Xi'an and Northwest China: The Silk Road
by
Anne Nelson


Anne began her journey along the Northern Silk Road at its traditional origin in Xi'an, home of the life-size, terra-cotta warriors guarding the tomb of the first Chinese emperor, Shi Huang Di. The Silk Road crosses deserts and mountains towards the Xinjiang Uighur Autonomous Region, principal home of the Uighurs, a predominantly Muslim ethnic minority in Northwest China, trying to preserve its culture amidst an inflow of Han Chinese. Ann visited Kashgar and Urumqi, the largest cities, as well as small villages, often with very primitive homes. The friendly Uighurs are renowned as weavers of silk and other beautiful fabrics and rugs; potters; metal workers; and other crafts.

 

May, 2009:

BC's Fraser River Canyon and the
Back Roads to the Yukon

by
Chris & Louise Brantley

Ever wonder what it would be like to go RVing but haven't been willing to cough up the capital to own a recreational vehicle? Camper rookies Chris and Louise Brantley learned about life on the road and a beautiful section of the world, when they rented a motor home and followed their RV literate friends up the back roads of British Columbia.

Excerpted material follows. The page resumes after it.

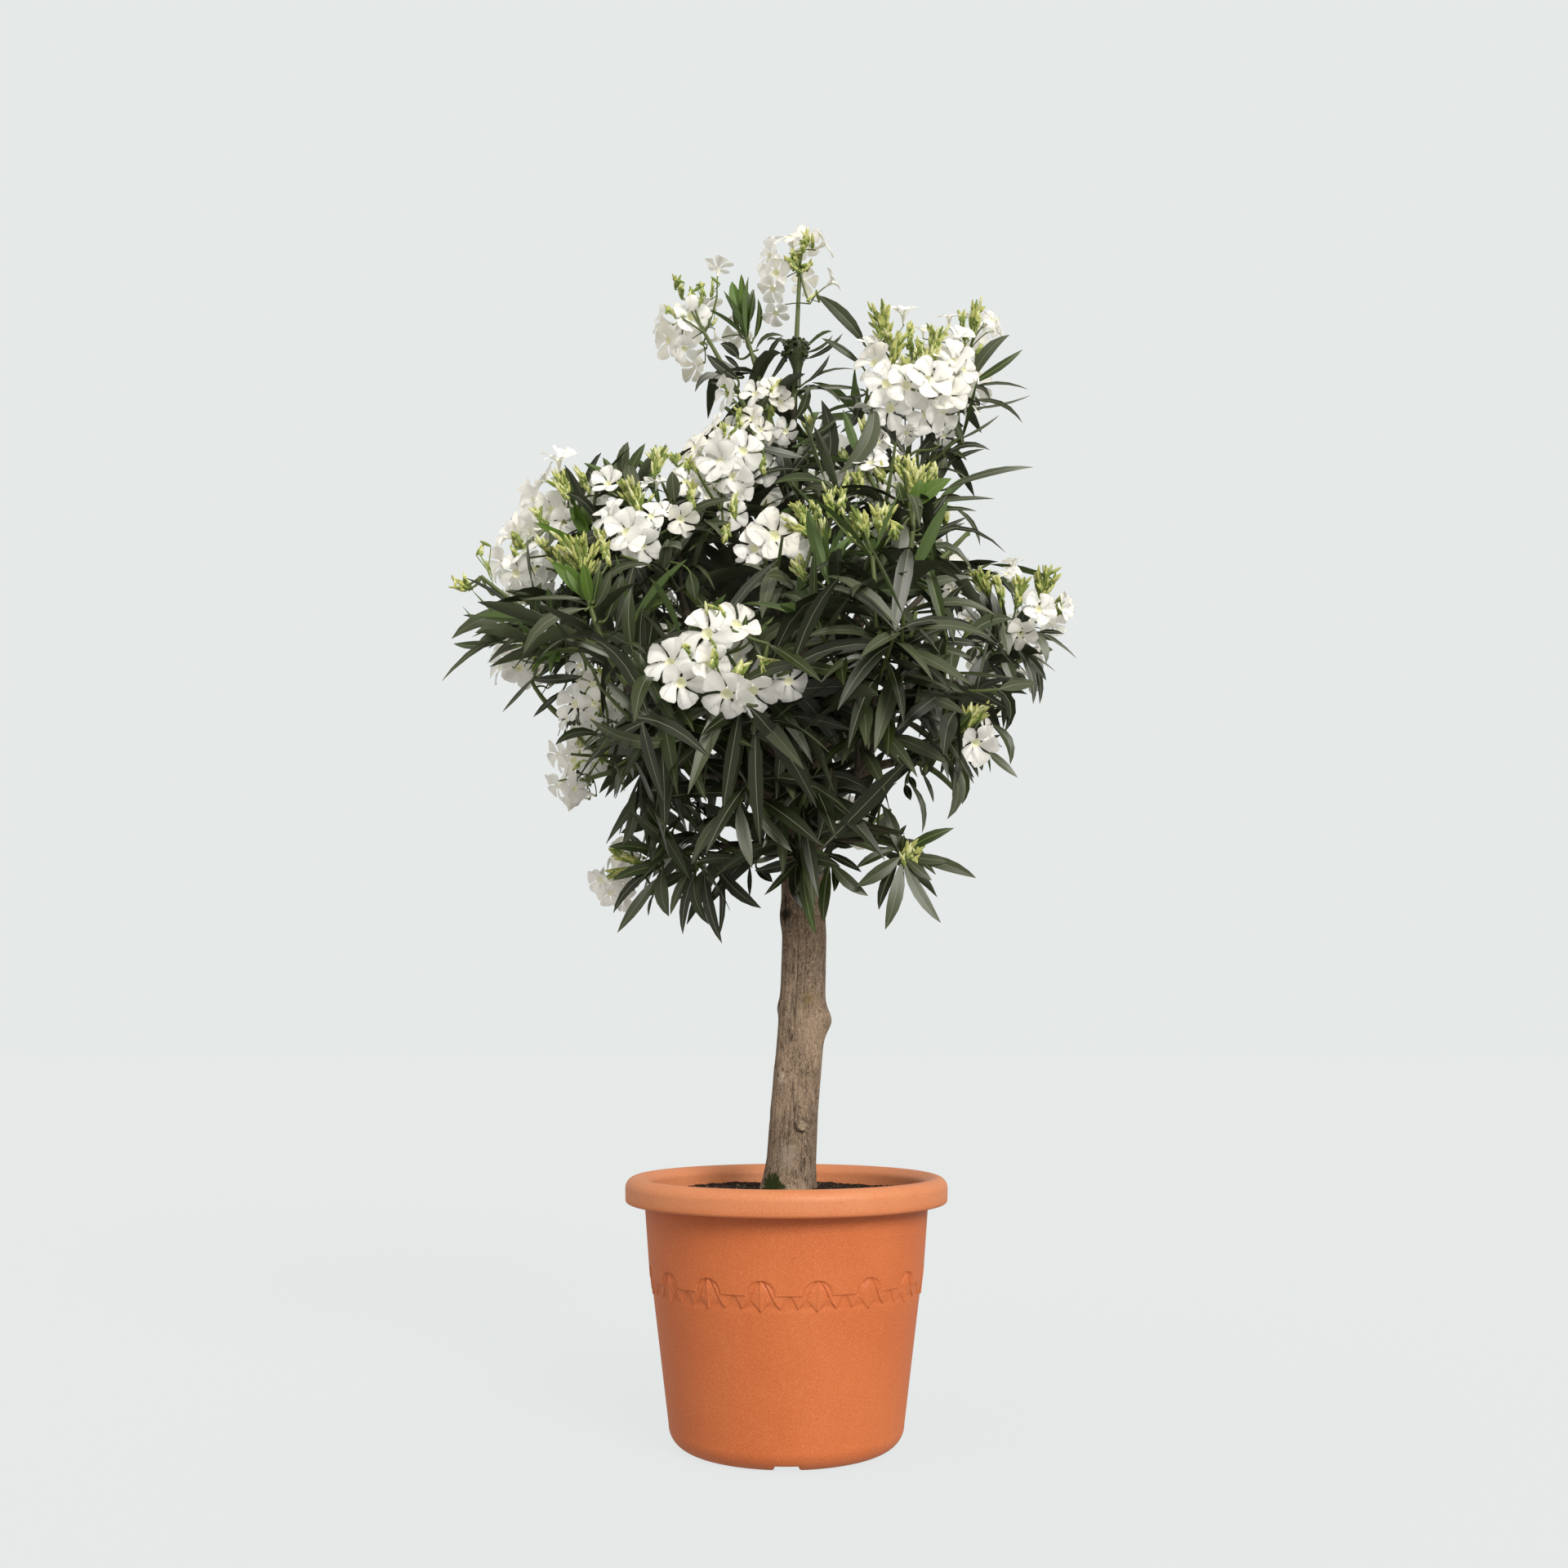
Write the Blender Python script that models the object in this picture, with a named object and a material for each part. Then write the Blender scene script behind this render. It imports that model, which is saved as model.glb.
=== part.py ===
"""A flowering oleander grown as a standard tree, in a round pot with a rolled rim.

Metres, +Z up. The origin is the middle of the pot's flat underside, and the front faces -Y.
The pot, the soil, the trunk and each bough is one solid. The crown is a set of masses, each one
solid: a stem that goes on from a bough's tip or from the trunk, leafy shoots that fan out from it
to named tips, side shoots placed by a seeded rule, and leaves, buds and flowers fused on.
"""

import math

import bmesh
import bpy
import numpy as np
from mathutils.bvhtree import BVHTree

# ---------------------------------------------------------------- driving dimensions
GAP = 0.0003  # clearance between pieces that rest on each other

# The pot.
POT_HEIGHT = 0.317
RIM_RADIUS = 0.200
RIM_HEIGHT = 0.031
RIM_ROUND = 0.013  # the roll of the rim's top edge
WALL = 0.0045
NECK_RADIUS = 0.1768  # outside of the wall, right under the rim
BELT_HEIGHT = 0.190  # where the thicker upper wall steps in
BELT_RADIUS = 0.1678
BELT_STEP = 0.0024
FOOT_RADIUS = 0.1433
FOOT_ROUND = 0.026
FLOOR = 0.009
POT_SIDES = 32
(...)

In this presentation the Brantleys will share their adventures on the Stewart-Cassiar Highway of northwestern British Columbia. They'll describe the natural beauty of the landscape, show amazing pictures of wildlife, recount exciting canoe and kayak paddles, and tell what it's like to travel in a 26-foot motor home with a convoy of friends. Highlights include the Fraser River Canyon, Bowron Lakes Provincial Park, Hyder AK, Watson Lake BC (famous for its travel signs), a brief stop in the Yukon, and a return trip down the old Al-Can Highway.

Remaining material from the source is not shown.